2. Prefer small, local comments over giant essays
Instead of:
“This module is responsible for managing all sandbox orchestration, including creation, deletion, routing, error handling, and logging…”
Prefer small comments next to tricky bits:
- Why a timeout is set to a weird value
- Why a fallback exists for a specific provider
- What assumptions you are making about the external API
AI is good at filling in missing description around a small area.

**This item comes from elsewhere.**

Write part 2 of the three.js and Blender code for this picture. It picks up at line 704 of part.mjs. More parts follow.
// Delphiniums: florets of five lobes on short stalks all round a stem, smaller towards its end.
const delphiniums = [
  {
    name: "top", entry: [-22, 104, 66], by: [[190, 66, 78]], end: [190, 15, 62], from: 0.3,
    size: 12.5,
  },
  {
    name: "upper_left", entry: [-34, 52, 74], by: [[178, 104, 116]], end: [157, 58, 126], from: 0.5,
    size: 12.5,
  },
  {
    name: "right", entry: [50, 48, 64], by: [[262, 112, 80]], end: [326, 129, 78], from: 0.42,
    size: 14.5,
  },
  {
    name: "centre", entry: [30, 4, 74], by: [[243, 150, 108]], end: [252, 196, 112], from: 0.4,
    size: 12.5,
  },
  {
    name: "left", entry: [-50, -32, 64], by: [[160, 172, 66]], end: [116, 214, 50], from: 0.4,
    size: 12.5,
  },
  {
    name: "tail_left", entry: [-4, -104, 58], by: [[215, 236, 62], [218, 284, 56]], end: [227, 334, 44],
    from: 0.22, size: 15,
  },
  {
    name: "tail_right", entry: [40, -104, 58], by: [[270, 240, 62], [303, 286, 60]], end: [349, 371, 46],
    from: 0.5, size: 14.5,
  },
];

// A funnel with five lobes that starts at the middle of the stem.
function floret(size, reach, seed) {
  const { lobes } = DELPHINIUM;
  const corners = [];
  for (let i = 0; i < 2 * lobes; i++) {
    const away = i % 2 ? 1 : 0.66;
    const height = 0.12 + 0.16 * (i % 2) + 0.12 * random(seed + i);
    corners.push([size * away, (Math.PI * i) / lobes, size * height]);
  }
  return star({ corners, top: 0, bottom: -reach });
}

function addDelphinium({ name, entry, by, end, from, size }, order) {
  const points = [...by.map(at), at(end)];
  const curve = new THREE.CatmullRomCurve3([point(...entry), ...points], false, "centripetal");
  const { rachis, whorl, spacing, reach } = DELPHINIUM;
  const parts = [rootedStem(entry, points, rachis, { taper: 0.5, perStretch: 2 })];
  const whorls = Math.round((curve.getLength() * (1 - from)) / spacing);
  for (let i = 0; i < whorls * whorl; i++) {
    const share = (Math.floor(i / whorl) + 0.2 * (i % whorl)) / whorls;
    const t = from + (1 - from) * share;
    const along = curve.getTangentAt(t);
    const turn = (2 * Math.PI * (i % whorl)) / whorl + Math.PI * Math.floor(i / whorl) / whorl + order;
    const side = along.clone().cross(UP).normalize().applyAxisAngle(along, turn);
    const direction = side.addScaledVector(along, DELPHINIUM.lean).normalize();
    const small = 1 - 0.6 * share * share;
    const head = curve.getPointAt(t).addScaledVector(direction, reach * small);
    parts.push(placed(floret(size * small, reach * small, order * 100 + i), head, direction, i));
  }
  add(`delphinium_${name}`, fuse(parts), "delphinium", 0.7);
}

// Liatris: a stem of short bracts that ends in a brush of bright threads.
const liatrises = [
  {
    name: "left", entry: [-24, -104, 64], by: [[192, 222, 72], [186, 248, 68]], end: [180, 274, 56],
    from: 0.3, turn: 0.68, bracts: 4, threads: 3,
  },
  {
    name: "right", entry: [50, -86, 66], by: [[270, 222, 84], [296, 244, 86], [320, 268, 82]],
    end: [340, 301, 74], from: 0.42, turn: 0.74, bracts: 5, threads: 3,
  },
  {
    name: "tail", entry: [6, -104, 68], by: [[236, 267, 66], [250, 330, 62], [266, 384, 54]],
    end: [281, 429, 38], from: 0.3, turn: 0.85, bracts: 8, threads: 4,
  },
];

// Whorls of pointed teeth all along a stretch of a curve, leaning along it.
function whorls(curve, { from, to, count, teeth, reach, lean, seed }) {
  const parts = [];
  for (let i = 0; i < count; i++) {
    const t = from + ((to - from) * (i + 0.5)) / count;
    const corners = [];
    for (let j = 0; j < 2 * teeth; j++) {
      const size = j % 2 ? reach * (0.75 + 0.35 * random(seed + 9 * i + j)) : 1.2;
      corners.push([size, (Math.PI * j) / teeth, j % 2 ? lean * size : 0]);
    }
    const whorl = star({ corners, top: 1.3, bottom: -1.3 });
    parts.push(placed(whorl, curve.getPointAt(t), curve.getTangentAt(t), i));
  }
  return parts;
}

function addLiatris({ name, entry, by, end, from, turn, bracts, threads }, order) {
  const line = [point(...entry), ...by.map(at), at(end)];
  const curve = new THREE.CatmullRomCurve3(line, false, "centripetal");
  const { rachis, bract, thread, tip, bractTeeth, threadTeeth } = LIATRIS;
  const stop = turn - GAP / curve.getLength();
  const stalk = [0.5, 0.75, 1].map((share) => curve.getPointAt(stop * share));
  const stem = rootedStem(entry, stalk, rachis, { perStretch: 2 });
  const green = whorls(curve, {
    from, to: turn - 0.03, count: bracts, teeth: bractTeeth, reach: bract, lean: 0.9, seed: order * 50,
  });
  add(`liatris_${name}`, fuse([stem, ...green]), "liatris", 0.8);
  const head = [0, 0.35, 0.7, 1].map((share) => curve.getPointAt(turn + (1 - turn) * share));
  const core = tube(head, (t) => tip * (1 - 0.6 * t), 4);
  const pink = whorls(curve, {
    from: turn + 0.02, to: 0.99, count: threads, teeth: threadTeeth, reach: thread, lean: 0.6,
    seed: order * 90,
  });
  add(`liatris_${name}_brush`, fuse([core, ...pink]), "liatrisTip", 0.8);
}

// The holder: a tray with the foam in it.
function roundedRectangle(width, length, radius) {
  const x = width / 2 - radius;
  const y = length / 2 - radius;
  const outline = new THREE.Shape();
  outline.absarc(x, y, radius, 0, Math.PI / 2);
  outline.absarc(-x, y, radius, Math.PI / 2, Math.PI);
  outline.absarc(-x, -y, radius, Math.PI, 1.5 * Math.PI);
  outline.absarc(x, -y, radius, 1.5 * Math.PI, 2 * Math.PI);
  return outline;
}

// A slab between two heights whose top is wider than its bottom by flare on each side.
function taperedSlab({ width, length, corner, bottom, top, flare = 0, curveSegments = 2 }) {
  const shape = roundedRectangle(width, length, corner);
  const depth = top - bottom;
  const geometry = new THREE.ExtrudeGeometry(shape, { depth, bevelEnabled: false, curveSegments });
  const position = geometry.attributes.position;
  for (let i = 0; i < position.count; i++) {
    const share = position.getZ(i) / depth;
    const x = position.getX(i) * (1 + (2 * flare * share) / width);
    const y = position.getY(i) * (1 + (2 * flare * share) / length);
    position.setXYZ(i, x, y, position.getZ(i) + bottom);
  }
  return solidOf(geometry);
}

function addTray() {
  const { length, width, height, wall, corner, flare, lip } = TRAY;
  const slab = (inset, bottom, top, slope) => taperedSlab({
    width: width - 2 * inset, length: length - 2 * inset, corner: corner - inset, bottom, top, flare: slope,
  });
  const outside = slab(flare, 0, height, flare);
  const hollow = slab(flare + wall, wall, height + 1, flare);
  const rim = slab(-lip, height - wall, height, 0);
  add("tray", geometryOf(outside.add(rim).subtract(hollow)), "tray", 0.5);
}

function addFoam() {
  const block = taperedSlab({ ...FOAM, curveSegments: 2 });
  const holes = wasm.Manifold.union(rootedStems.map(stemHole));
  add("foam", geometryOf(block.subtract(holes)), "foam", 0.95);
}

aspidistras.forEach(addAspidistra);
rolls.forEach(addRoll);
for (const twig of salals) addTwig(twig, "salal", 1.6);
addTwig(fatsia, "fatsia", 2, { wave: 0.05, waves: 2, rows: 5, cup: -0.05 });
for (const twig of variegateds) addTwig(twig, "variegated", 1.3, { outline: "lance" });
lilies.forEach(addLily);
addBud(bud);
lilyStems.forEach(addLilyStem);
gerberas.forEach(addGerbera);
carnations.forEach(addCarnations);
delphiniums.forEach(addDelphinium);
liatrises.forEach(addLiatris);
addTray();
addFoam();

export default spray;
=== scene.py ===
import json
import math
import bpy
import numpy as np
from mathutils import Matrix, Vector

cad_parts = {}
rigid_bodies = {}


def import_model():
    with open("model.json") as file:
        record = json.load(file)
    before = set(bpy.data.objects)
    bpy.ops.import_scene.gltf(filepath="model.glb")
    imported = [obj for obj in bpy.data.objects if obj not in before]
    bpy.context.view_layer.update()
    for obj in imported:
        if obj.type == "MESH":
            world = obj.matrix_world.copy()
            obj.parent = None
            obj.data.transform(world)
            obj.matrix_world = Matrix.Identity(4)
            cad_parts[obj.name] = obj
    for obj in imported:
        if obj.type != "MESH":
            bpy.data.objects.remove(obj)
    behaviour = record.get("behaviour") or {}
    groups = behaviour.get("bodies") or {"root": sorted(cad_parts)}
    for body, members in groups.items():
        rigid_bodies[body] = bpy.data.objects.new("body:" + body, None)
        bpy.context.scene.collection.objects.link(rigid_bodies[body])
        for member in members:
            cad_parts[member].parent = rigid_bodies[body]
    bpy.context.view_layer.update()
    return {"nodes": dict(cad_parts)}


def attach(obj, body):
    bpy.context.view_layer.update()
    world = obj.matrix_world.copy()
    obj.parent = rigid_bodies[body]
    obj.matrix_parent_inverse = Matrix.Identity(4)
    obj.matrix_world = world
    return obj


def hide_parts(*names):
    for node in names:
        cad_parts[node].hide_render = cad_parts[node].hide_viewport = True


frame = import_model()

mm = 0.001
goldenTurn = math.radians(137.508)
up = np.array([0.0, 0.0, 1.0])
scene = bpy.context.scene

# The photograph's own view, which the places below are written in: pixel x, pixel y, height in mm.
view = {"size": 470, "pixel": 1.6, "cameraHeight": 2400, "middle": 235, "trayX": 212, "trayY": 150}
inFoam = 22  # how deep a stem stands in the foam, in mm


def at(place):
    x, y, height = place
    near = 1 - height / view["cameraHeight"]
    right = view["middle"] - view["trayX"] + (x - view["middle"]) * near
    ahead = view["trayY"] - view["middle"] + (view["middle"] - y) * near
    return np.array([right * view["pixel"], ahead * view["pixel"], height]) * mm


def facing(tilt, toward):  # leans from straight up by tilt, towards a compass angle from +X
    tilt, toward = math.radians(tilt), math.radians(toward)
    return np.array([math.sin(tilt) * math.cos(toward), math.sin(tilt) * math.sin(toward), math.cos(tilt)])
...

It is bad at accurately summarizing the entire system in a few paragraphs without help.
3. Make docs describe current behavior, not ideal behavior
A common failure pattern I saw:
- Developers asked AI to document how the system “should” work.
- The doc described an idealized flow.
- The implementation quietly diverged.
When I write docs now, I ask:
- “What does the system do today, including the ugly parts?”
- “Which parts are known to be wrong or temporary?”
Then, if I want a vision document, I label it explicitly as such.
4. Delete AI generated docs that nobody understands
In that startup, there were files of architecture docs that nobody on the team had fully read.
If you cannot find a single person who:
- understands a document
- believes it is accurate
- and is willing to maintain it
then it is probably safer to remove it than to keep it as a fake map.
A simple test for your own project
Take a random module in your codebase that has AI generated comments or docs.
Ask yourself:
- If a new engineer joined tomorrow, would this text actually help them understand the code faster?
- Does it describe non obvious knowledge, or is it just restating the code in English?
- If the code changed last week, is this still true?
If the honest answer is “no” to most of those, you have two options:
- Fix the docs and comments so they become real assets.
- Or delete them and rely on the code until someone has time to document it properly.
The goal is not poetic documentation. It is trustworthy documentation.